Ces circonstances corroborent très sérieusement l'affirmation de la cliente selon laquelle ce document a été élaboré pour les seuls besoins de la demande formée devant le Bâtonnier, l'intéressée indiquant qu'elle n'avait pas encore transmis à l'avocat les éléments relatifs à sa situation personnelle lorsqu'elle l'a dessaisi de sa mission. Il s'induit, pour les juges du fond, que l’avocate n'avait, en réalité, procédé à aucune diligence et qu'elle ne peut prétendre à la moindre rémunération.

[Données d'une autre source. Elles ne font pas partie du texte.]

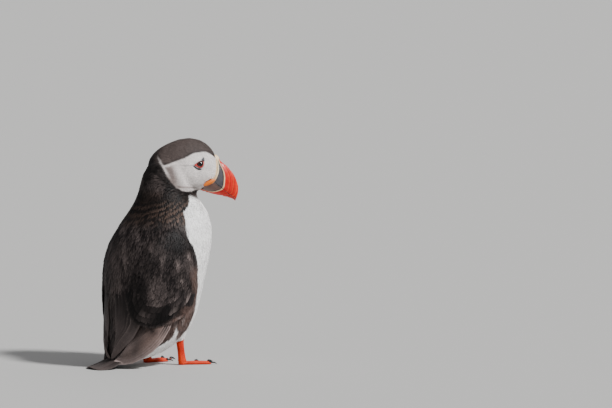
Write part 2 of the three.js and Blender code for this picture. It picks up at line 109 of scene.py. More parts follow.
# The edge of the black collar and mantle against the white breast: height and degrees from the spine.
BREAST_EDGE = np.array([
    (0, 0), (10, 74), (14, 84), (18, 89), (22, 93), (23.5, 97), (25, 128), (35, 131), (46, 130),
    (59, 131), (77, 123), (90, 115), (101, 109), (118, 98), (127, 90), (136, 83), (149, 84), (157, 97),
    (162, 105), (168, 119), (171, 140), (173.5, 176), (175, 200), (230, 200),
])

# The bill ring by ring in the head's plane: how far along, top, bottom, half width.
BILL_RINGS = np.array([
    (20, 22, -13, 8.4),
    (25.5, 22.7, -14.2, 8.6),
    (31, 19.3, -13.6, 8.1),
    (36.5, 18, -12.6, 7.2),
    (44, 15.1, -11, 5.8),
    (51, 10.4, -9.6, 4.2),
    (55.5, 5.9, -8.9, 3),
    (58.3, 1.2, -8.9, 2.1),
    (59.8, -3.9, -9.5, 1.3),
    (60.1, -9.4, -10.2, 0.5),
])
# The gape from the side: along and up.
GAPE_LINE = np.array([(18, 1.5), (30, -0.4), (36, -1.6), (43.5, -3.4), (50.5, -5.7), (57, -7.2), (66, -9.3)])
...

Réformation. Réformant la décision du Bâtonnier, la cour fixe à 0 euro la rémunération de l’avocate et ordonne à celle-ci de restituer à la cliente la somme de 3.000 euros.

Amende civile. En application de l'article 32-1 du Code de procédure civile (N° Lexbase : L6815LE7), celui qui agit en justice de manière dilatoire ou abusive peut être condamné à une amende civile. La cour en déduit que le recours exercé par l’avocate contre la décision du Bâtonnier qui lui imposait de restituer à sa cliente la somme de 2.040 euros est empreint d'abus et de malice ainsi que le corrobore la production d'un faux projet de requête. Pour la cour, cet abus émanant d'un auxiliaire de justice doit être sanctionné par une amende civile de 2.000 euros.